Visibility: If you can read the Terraform configuration files, you know what is going on. There is a clear, documented implementation of all infrastructure and Spot Instances for everyone.
Flexibility: By being able to fully automate your requests and the creation of Spot Instances, you have a way to integrate your infrastructure into your application and let the application start to dictate the infrastructure it runs on.
You should know there is a bit of an art to effectiveness. With Spot Instances, you have to know how to bid in a way that lets you save the most money, but still get the resources you need. Terraform can’t help you there, but it can help you make modifications to your bidding strategy programmatically.
Creating Responsive EC2 Spot Instances with Terraform
Arguably, one of the biggest benefits of Spot Instances comes when they are treated as temporary infrastructure. When their existence spans hours or days, not weeks and months. This is a little contrary to most infrastructure provisioned and managed by Terraform, which is typically designed to be longer-lived (although infrastructure should never be designed to be long-lived, per se, it should have the ability to come alive, serve its purpose and disappear when it isn't required to save money). The Spot Instances workloads are production, but their lives could be as long as needed to satisfy volume or deployment needs.
One use case, for example, would be data-processing fleets that spin up when the spot price is right, mine the data furiously, then spin down again when the price is unfavourable. This could be done with no manual intervention whatsoever, using infrastructure-as-code and configuration management.
The reason short-lived instances are so beneficial is that Spot Instances can be used to respond to fluctuating demand, variable regions, and unique architectures, such as microservices. In order to make this possible in Terraform, there are a few key elements that need to be implemented.
Leverage fleets: Fleets allow you to provision a group of Spot Instances. This is useful when you are leveraging them to support regions, for example, so that future manipulation can be done on a fleet level and not at the level of individual instances. When you are creating requests for two or more instances that have a similar use case (such as more resources for one region), it’s suggested to use fleets instead of individual requests.
Set wait_for_fulfillment to true: Wait_for_fulfillment is set to false by default. However, if the Spot Instance is not provided, you do not know for certain if the resource is available. So it is advised that in most scenarios, wait_for_fulfillment should be set to true. You will have to effectively handle exceptions of timeout exceeded, but it’s better to know whether the resource is there.
User block_duration_minutes: This parameter sets the lifespan of the Spot Instance in minutes. This is extremely important because without it you can easily end up with tons of rogue instances that are running unused, which completely diminishes their value.
Even though Terraform is set up to manage Spot Instance requests, the time during the request is the time to specify its lifecycle.

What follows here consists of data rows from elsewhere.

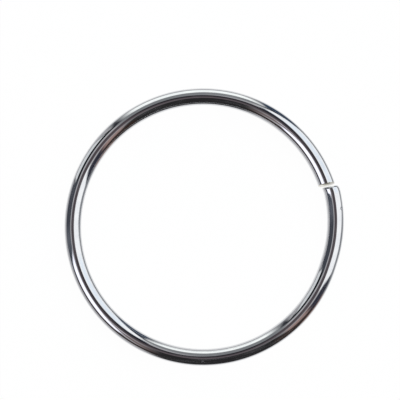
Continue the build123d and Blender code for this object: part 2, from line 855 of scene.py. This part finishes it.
@dataclass
class SpringRing:
    """The ring: one length of plated spring wire, open at +X.

    The end on the +Y side of the gap was sheared off along a slanting face. The end on the -Y side
    was tumbled smooth, and springs a little outside the ring's circle. Angles are in degrees.

    sprung_stretch is how much of the ring the sprung part takes, sprung_turn how far it turns out,
    and flattening how much flatter than the ring the wire is where that turn begins. An end's edge
    is rounded over a length along the wire and a width across it. The sheared face stands back from
    its half of the gap and the sprung one comes forward into the other half, by a few hundredths of
    a millimetre. tip_turn is how far the last of the sprung end turns in again.
    """

    name: str = "spring_ring_wire"
    wire_radius: float = 1.5 * MM
    ring_radius: float = 23.5 * MM
    end_gap: float = 0.45 * MM
    sprung_stretch: float = 37.0
    sprung_turn: float = 2.8
    flattening: float = 2.0
    sheared_edge: float = 0.12 * MM
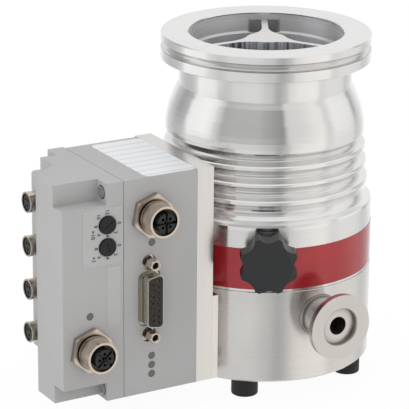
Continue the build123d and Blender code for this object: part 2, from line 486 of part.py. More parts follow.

With Terraform set up in this way, you can leverage Spot Instances to better support microservices, regional scaling, and scaling based on demand.
Microservices: The number of variables associated with microservice-based applications is already tremendously high. That is why trying to predict infrastructure requirements is difficult and costly. If organizations change their strategies to make infrastructure responsive to the application itself, they have more flexibility, can do less planning, and can prevent costs from going out of control due to rogue infrastructure, too many resources, and too many variables.
Make regions work for you: For applications deployed across the world, and thus using multiple AWS regions, organizations usually have to cookie-cut each region, making them all equal, even though each region has a unique user base and application usage. This challenge is amplified for microservices-based applications where each region has a deployment of all the services. By using Spot Instances, infrastructure can be created that is relative to the region. For example, Instances can be timed based on peak usage in that region.
How to Manage Spot Instances with Terraform
All the standard Terraform functionality for managing infrastructure also applies to the Spot Instances. Terraform’s strength is provisioning infrastructure, and implementing plans to maintain a state. Because it is not as well suited for environments that are changing more rapidly, management of Spot Instances takes some more consideration.
First, plans are going to be very important to ensure stats of all infrastructure managed by Terraform. Second, you may end up using and destroying more than you expected. Finally, logging is absolutely critical. The Hashi team and open source community know this. That is why they built in aws_Spot_datafeed_subscription so that you can store all data associated with requests, usage, and pricing. You can use this to create more automation, or just to audit the automation you have already created.
Here are some helpful links for creating the following Terraform resources:
Spot the Difference
Although Spot Instances have been around since late 2009, they arguably have not been used to their full extent. Many organizations that can benefit from the cost savings have been missing out on opportunities and regionally-diverse applications with complex architecture such as microservices are becoming a greater compute burden than they need to be. Terraform is already a great tool for managing the creation of infrastructure, and there are plenty of reasons to leverage it to harness the full power of Spot Instances.